What to do -> Each line below should be retyped exactly, with no pictures.

Recorded data ->
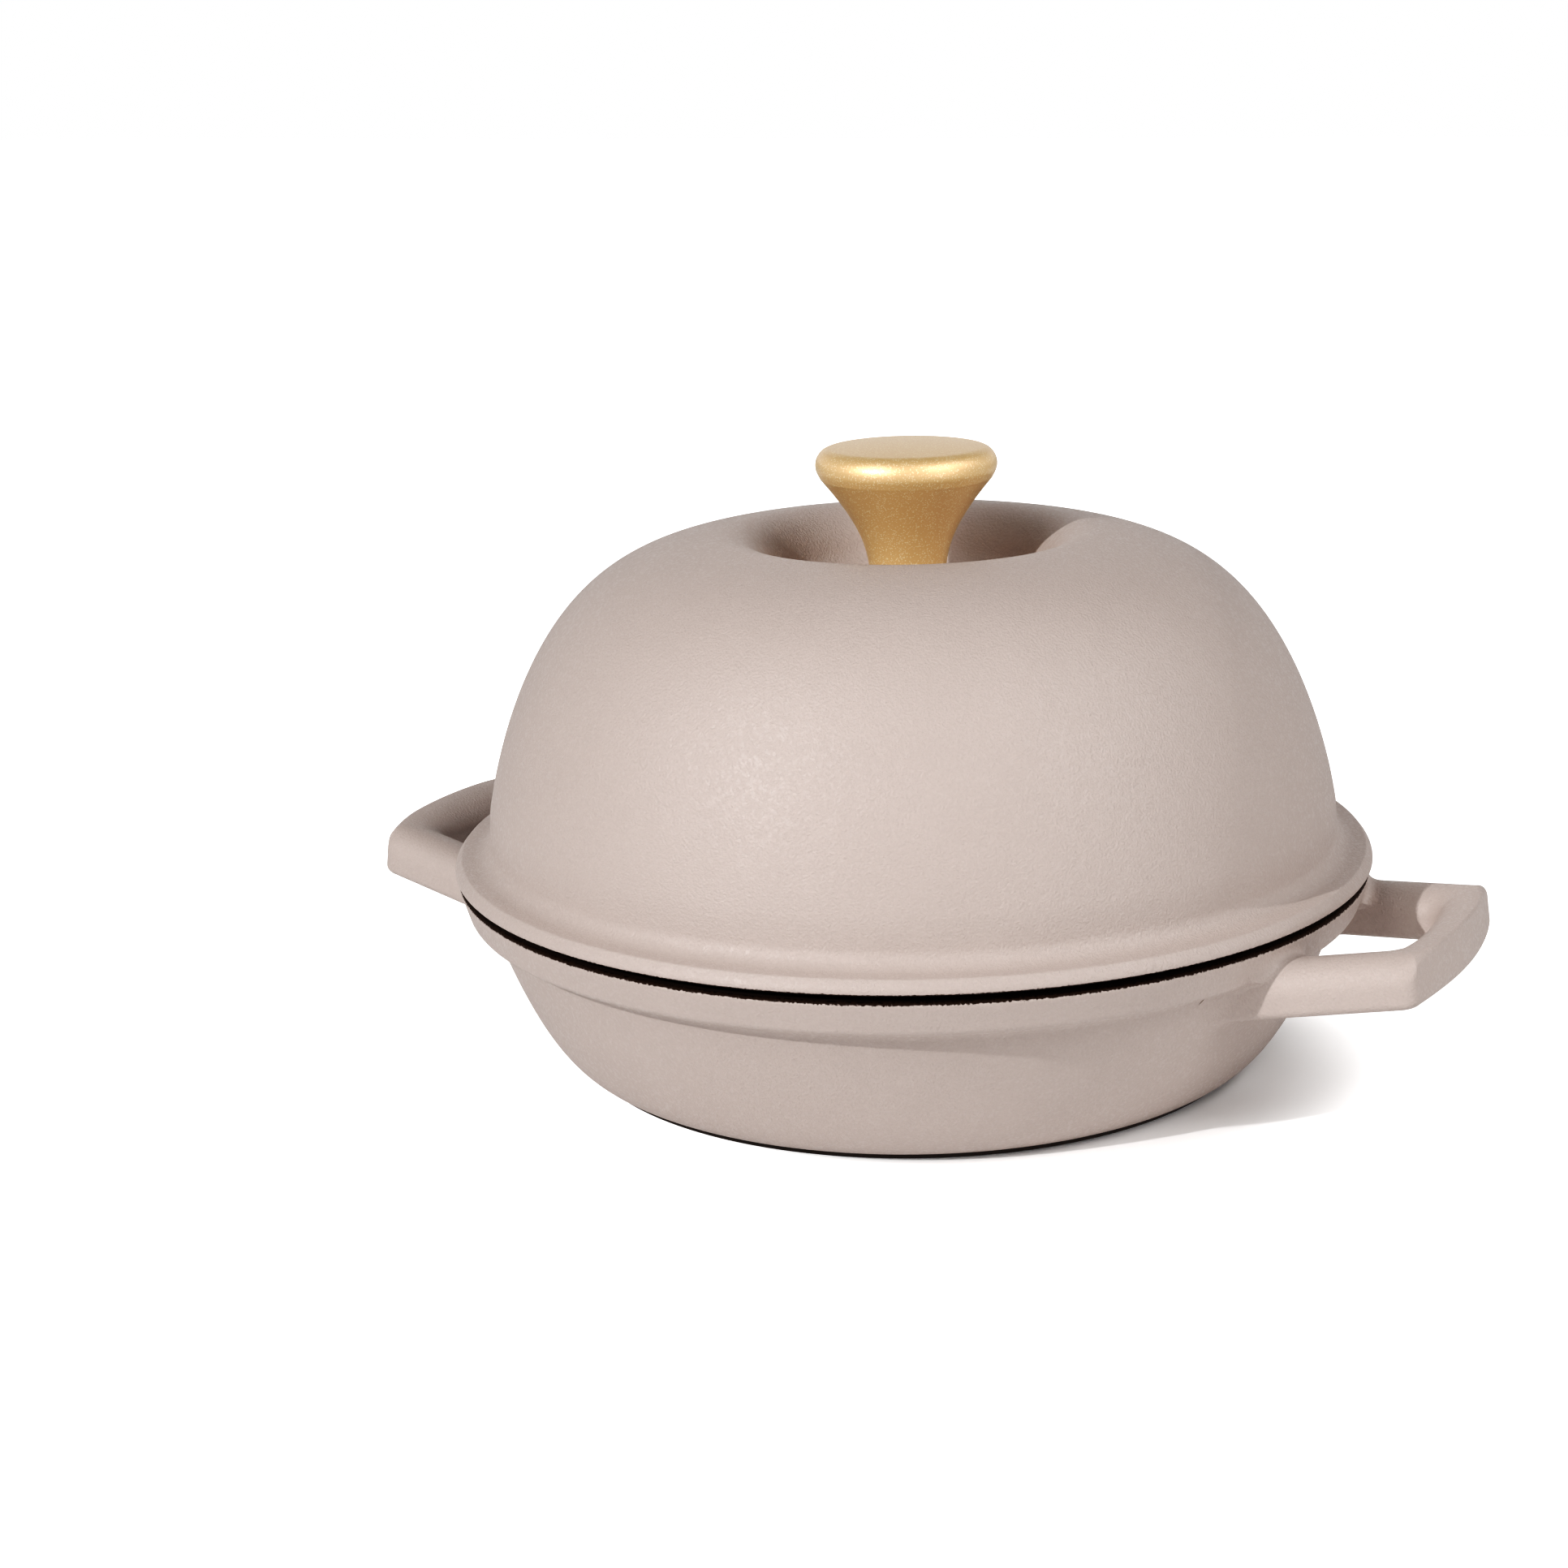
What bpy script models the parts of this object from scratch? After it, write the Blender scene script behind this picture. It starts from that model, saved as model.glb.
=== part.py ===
# Cast iron bread oven: a shallow enamelled pan with two loop handles, and a tall domed lid with a knob.
# Metres, +Z up. The origin is on the axis, on the surface that the oven stands on. The handles lie along X.

import math
import bpy
import bmesh
import numpy as np

# Clearance between pieces that rest on each other, and the small round on a cast edge
seat_gap = 0.0003
edge_round = 0.0006

# Pan
rim_radius = 0.1363
rim_height = 0.0570
rim_land_rise = 0.0010
rim_width = 0.0090
rim_bevel = 0.0030
band_height = 0.0112
band_taper = 0.0031
band_undercut = 0.0042
band_round = 0.0030
neck_round = 0.0050
wall_top_inset = 0.0090
pan_wall = 0.0038
pan_floor = 0.0045
base_radius = 0.1022
foot_height = 0.0018
foot_inset = 0.0012
foot_width = 0.0080
foot_recess = 0.0010

# Handles, each a loop of two arms and a bowed bar
handle_reach = 0.1700
handle_bow = 0.1575
handle_half_width = 0.0400
handle_taper = math.radians(13.25)
handle_tilt = math.radians(7.6)
handle_height = 0.0146
handle_rise = 0.0010
handle_lean = 0.0019
arm_width = 0.0167
bar_width = 0.0127
handle_outer_round = 0.0050
handle_inner_round = 0.0070
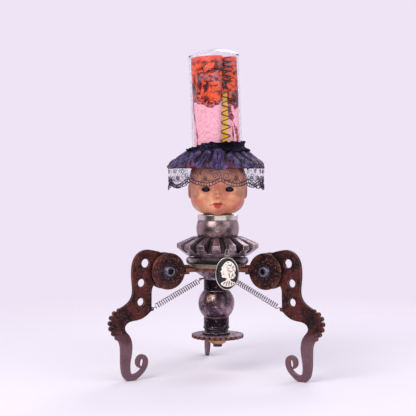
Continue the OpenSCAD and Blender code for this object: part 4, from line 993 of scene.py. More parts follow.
def make_ruffle(material):
    """The satin brim: it settles on a plain form, with its inner rows held by the band"""
    bm = sheet_of_cloth(RUFFLE_AROUND, RUFFLE_DOWN, ruffle_point, (RUFFLE_LENGTH, RUFFLE_RUN))
    # Shares of painted shade in the creases, which the satin reads
    crease = bm.verts.layers.float.new("crease")
    column, row = bm.verts.layers.int["column"], bm.verts.layers.int["row"]
    for vert in bm.verts:
        vert[crease] = crease_shade_share(vert[column] / RUFFLE_AROUND, vert[row] / RUFFLE_DOWN)
    made = finished("gathered_ruffle", bm, material, 180.0)
    support = smooth_support(lambda u, v: ruffle_point(u, v * 0.9, folded=0.0, below=5.5 * MM))
    settle(made, held_rows=2, frames=16, support=support)
    points = grid_points(made.data, RUFFLE_AROUND, RUFFLE_DOWN)
    thicken(made, 0.5 * MM)
    finer = made.modifiers.new("finer", "SUBSURF")
    finer.levels = finer.render_levels = 1
    stands_for(made, "satin_ruffle")
    return points


LACE_AROUND, LACE_DOWN = 480, 14
# Depth and length of the lace's flat map
LACE_DEPTH = 31 * MM
LACE_LENGTH = 0.46
LACE_SCALLOPS = 10
# How far the two chains and the middle of their rungs lie in from the lace's edge
LACE_CHAINS = (0.5 * MM, 2.6 * MM, 4.7 * MM)
LACE_RUNGS = 104
SCALLOP_DEPTH = 7 * MM
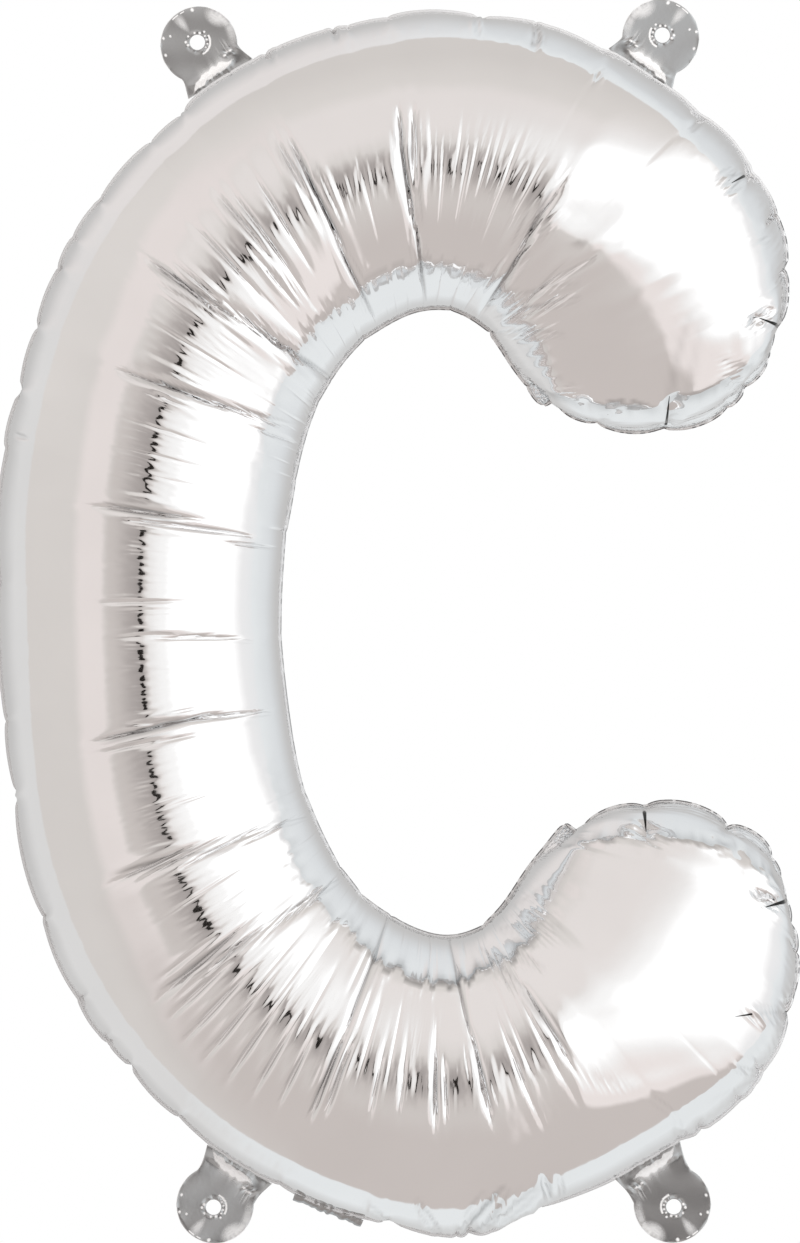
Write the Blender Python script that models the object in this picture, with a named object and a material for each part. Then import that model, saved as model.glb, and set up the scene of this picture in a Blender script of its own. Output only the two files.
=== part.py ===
"""Letter foil balloon: a silver letter C with four hanging tabs, filled with air.

Two sheets of foil are welded together round the letter's outline and blown up, so each sheet is half a
tube that follows the stroke of the letter. The welded border stands out round the edge and carries the
tabs and the inflation tail.

The frame: +Z up, +X to the reader's right, the front faces -Y. The origin is the middle of the line
between the holes of the two top tabs, in the plane of the weld. Run it in Blender's text editor or with
blender --background --python part.py.
"""
import math

import bpy
import numpy as np

MM = 0.001

# The letter's stroke as ribs, from the top end round to the bottom end, in millimetres.
# Each rib is the outer edge's x and z, then the inner edge's x and z.
RIBS = (
    (110.0, -101.4, 38.7, -117.8),
    (115.2, -78.2, 30.9, -109.9),
    (107.1, -49.8, 24.0, -100.5),
    (85.2, -24.6, 16.2, -92.3),
    (47.6, -0.7, 8.3, -88.0),
    (6.7, 7.4, -1.5, -87.1),
    (-33.5, 0.9, -12.9, -91.0),
    (-73.4, -18.7, -27.6, -102.1),
    (-108.1, -54.0, -38.4, -118.4),
    (-130.3, -101.8, -45.0, -139.0),
    (-138.8, -150.5, -48.2, -165.2),
    (-139.1, -191.3, -49.2, -190.4),
    (-137.2, -232.9, -47.2, -215.9),
    (-129.3, -275.4, -42.7, -241.4),
    (-109.0, -318.9, -34.5, -262.3),
    (-76.0, -355.5, -23.0, -279.0),
    (-32.5, -380.0, -8.7, -290.4),
    (9.3, -389.2, 5.1, -294.3),
    (45.9, -377.1, 16.2, -290.7),
    (83.5, -356.1, 25.3, -282.9),
    (109.7, -332.9, 32.9, -272.1),
    (118.8, -302.5, 39.4, -264.9),
    (113.3, -274.4, 46.3, -258.7),
)

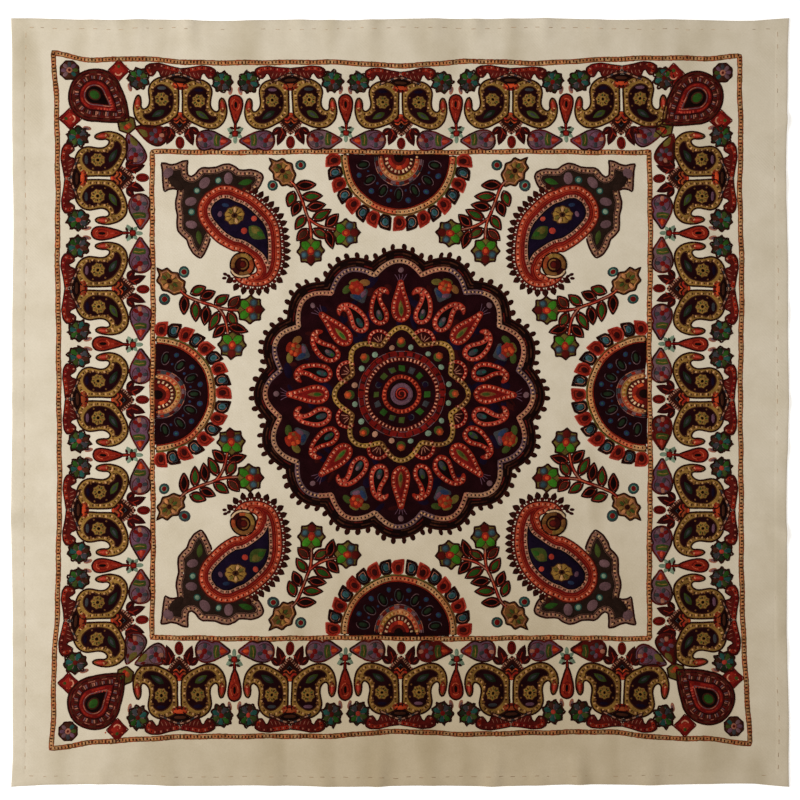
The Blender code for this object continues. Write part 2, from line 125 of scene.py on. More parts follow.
# Wool yarns, as seen in daylight (red, green, blue of 255)
YARNS = {
    "ink": (19, 6, 5),
    "bark": (44, 16, 11),
    "plum": (29, 5, 10),
    "navy": (20, 11, 34),
    "dark_wine": (48, 12, 12),
    "umber": (64, 36, 24),
    "soot": (38, 27, 22),
    "stone": (140, 110, 94),
    "maroon": (82, 21, 17),
    "crimson": (106, 20, 18),
    "brick": (134, 38, 23),
    "red": (142, 37, 28),
    "rose": (166, 60, 48),
    "coral": (178, 72, 58),
    "terracotta": (174, 74, 48),
    "salmon": (188, 90, 62),
    "orange": (190, 76, 40),
    "rust": (142, 70, 38),
    "pink": (206, 148, 122),
    "dusty": (160, 110, 92),
    "taupe": (160, 126, 106),
    "tan": (190, 136, 88),
    "sand": (194, 158, 112),
    "gold": (158, 128, 60),
    "ochre": (140, 113, 56),
    "bronze": (114, 80, 42),
    "olive": (98, 92, 42),
    "moss": (58, 76, 32),
    "pine": (30, 46, 30),
    "green": (42, 86, 30),
    "bright_green": (56, 124, 30),
    "teal": (34, 82, 78),
    "pale_teal": (120, 152, 134),
    "steel": (56, 92, 106),
    "slate": (56, 62, 68),
    "blue": (36, 54, 86),
    "mauve": (98, 72, 92),
    "heather": (106, 84, 92),
    "cream_yarn": (206, 186, 150),
    "hem_thread": (192, 176, 148),
}
YARN_NAMES = list(YARNS)
DAYLIGHT = (1.0, 0.82, 0.73)


def linear(colour, gain=(1.0, 1.0, 1.0)):
    """Screen colour of 255 as light."""
    parts = [c / 255 for c in colour]
    return tuple(min(1.0, g * (p / 12.92 if p <= 0.04045 else ((p + 0.055) / 1.055) ** 2.4))
                 for p, g in zip(parts, gain))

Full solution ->
What bpy script models the parts of this object from scratch? After it, write the Blender scene script behind this picture. It starts from that model, saved as model.glb.
=== part.py ===
# Cast iron bread oven: a shallow enamelled pan with two loop handles, and a tall domed lid with a knob.
# Metres, +Z up. The origin is on the axis, on the surface that the oven stands on. The handles lie along X.

import math
import bpy
import bmesh
import numpy as np

# Clearance between pieces that rest on each other, and the small round on a cast edge
seat_gap = 0.0003
edge_round = 0.0006

# Pan
rim_radius = 0.1363
rim_height = 0.0570
rim_land_rise = 0.0010
rim_width = 0.0090
rim_bevel = 0.0030
band_height = 0.0112
band_taper = 0.0031
band_undercut = 0.0042
band_round = 0.0030
neck_round = 0.0050
wall_top_inset = 0.0090
pan_wall = 0.0038
pan_floor = 0.0045
base_radius = 0.1022
foot_height = 0.0018
foot_inset = 0.0012
foot_width = 0.0080
foot_recess = 0.0010

# Handles, each a loop of two arms and a bowed bar
handle_reach = 0.1700
handle_bow = 0.1575
handle_half_width = 0.0400
handle_taper = math.radians(13.25)
handle_tilt = math.radians(7.6)
handle_height = 0.0146
handle_rise = 0.0010
handle_lean = 0.0019
arm_width = 0.0167
bar_width = 0.0127
handle_outer_round = 0.0050
handle_inner_round = 0.0070
Continue the OpenSCAD and Blender code for this object: part 4, from line 993 of scene.py. More parts follow.
def make_ruffle(material):
    """The satin brim: it settles on a plain form, with its inner rows held by the band"""
    bm = sheet_of_cloth(RUFFLE_AROUND, RUFFLE_DOWN, ruffle_point, (RUFFLE_LENGTH, RUFFLE_RUN))
    # Shares of painted shade in the creases, which the satin reads
    crease = bm.verts.layers.float.new("crease")
    column, row = bm.verts.layers.int["column"], bm.verts.layers.int["row"]
    for vert in bm.verts:
        vert[crease] = crease_shade_share(vert[column] / RUFFLE_AROUND, vert[row] / RUFFLE_DOWN)
    made = finished("gathered_ruffle", bm, material, 180.0)
    support = smooth_support(lambda u, v: ruffle_point(u, v * 0.9, folded=0.0, below=5.5 * MM))
    settle(made, held_rows=2, frames=16, support=support)
    points = grid_points(made.data, RUFFLE_AROUND, RUFFLE_DOWN)
    thicken(made, 0.5 * MM)
    finer = made.modifiers.new("finer", "SUBSURF")
    finer.levels = finer.render_levels = 1
    stands_for(made, "satin_ruffle")
    return points


LACE_AROUND, LACE_DOWN = 480, 14
# Depth and length of the lace's flat map
LACE_DEPTH = 31 * MM
LACE_LENGTH = 0.46
LACE_SCALLOPS = 10
# How far the two chains and the middle of their rungs lie in from the lace's edge
LACE_CHAINS = (0.5 * MM, 2.6 * MM, 4.7 * MM)
LACE_RUNGS = 104
SCALLOP_DEPTH = 7 * MM
Write the Blender Python script that models the object in this picture, with a named object and a material for each part. Then import that model, saved as model.glb, and set up the scene of this picture in a Blender script of its own. Output only the two files.
=== part.py ===
"""Letter foil balloon: a silver letter C with four hanging tabs, filled with air.

Two sheets of foil are welded together round the letter's outline and blown up, so each sheet is half a
tube that follows the stroke of the letter. The welded border stands out round the edge and carries the
tabs and the inflation tail.

The frame: +Z up, +X to the reader's right, the front faces -Y. The origin is the middle of the line
between the holes of the two top tabs, in the plane of the weld. Run it in Blender's text editor or with
blender --background --python part.py.
"""
import math

import bpy
import numpy as np

MM = 0.001

# The letter's stroke as ribs, from the top end round to the bottom end, in millimetres.
# Each rib is the outer edge's x and z, then the inner edge's x and z.
RIBS = (
    (110.0, -101.4, 38.7, -117.8),
    (115.2, -78.2, 30.9, -109.9),
    (107.1, -49.8, 24.0, -100.5),
    (85.2, -24.6, 16.2, -92.3),
    (47.6, -0.7, 8.3, -88.0),
    (6.7, 7.4, -1.5, -87.1),
    (-33.5, 0.9, -12.9, -91.0),
    (-73.4, -18.7, -27.6, -102.1),
    (-108.1, -54.0, -38.4, -118.4),
    (-130.3, -101.8, -45.0, -139.0),
    (-138.8, -150.5, -48.2, -165.2),
    (-139.1, -191.3, -49.2, -190.4),
    (-137.2, -232.9, -47.2, -215.9),
    (-129.3, -275.4, -42.7, -241.4),
    (-109.0, -318.9, -34.5, -262.3),
    (-76.0, -355.5, -23.0, -279.0),
    (-32.5, -380.0, -8.7, -290.4),
    (9.3, -389.2, 5.1, -294.3),
    (45.9, -377.1, 16.2, -290.7),
    (83.5, -356.1, 25.3, -282.9),
    (109.7, -332.9, 32.9, -272.1),
    (118.8, -302.5, 39.4, -264.9),
    (113.3, -274.4, 46.3, -258.7),
)

The Blender code for this object continues. Write part 2, from line 125 of scene.py on. More parts follow.
# Wool yarns, as seen in daylight (red, green, blue of 255)
YARNS = {
    "ink": (19, 6, 5),
    "bark": (44, 16, 11),
    "plum": (29, 5, 10),
    "navy": (20, 11, 34),
    "dark_wine": (48, 12, 12),
    "umber": (64, 36, 24),
    "soot": (38, 27, 22),
    "stone": (140, 110, 94),
    "maroon": (82, 21, 17),
    "crimson": (106, 20, 18),
    "brick": (134, 38, 23),
    "red": (142, 37, 28),
    "rose": (166, 60, 48),
    "coral": (178, 72, 58),
    "terracotta": (174, 74, 48),
    "salmon": (188, 90, 62),
    "orange": (190, 76, 40),
    "rust": (142, 70, 38),
    "pink": (206, 148, 122),
    "dusty": (160, 110, 92),
    "taupe": (160, 126, 106),
    "tan": (190, 136, 88),
    "sand": (194, 158, 112),
    "gold": (158, 128, 60),
    "ochre": (140, 113, 56),
    "bronze": (114, 80, 42),
    "olive": (98, 92, 42),
    "moss": (58, 76, 32),
    "pine": (30, 46, 30),
    "green": (42, 86, 30),
    "bright_green": (56, 124, 30),
    "teal": (34, 82, 78),
    "pale_teal": (120, 152, 134),
    "steel": (56, 92, 106),
    "slate": (56, 62, 68),
    "blue": (36, 54, 86),
    "mauve": (98, 72, 92),
    "heather": (106, 84, 92),
    "cream_yarn": (206, 186, 150),
    "hem_thread": (192, 176, 148),
}
YARN_NAMES = list(YARNS)
DAYLIGHT = (1.0, 0.82, 0.73)


def linear(colour, gain=(1.0, 1.0, 1.0)):
    """Screen colour of 255 as light."""
    parts = [c / 255 for c in colour]
    return tuple(min(1.0, g * (p / 12.92 if p <= 0.04045 else ((p + 0.055) / 1.055) ** 2.4))
                 for p, g in zip(parts, gain))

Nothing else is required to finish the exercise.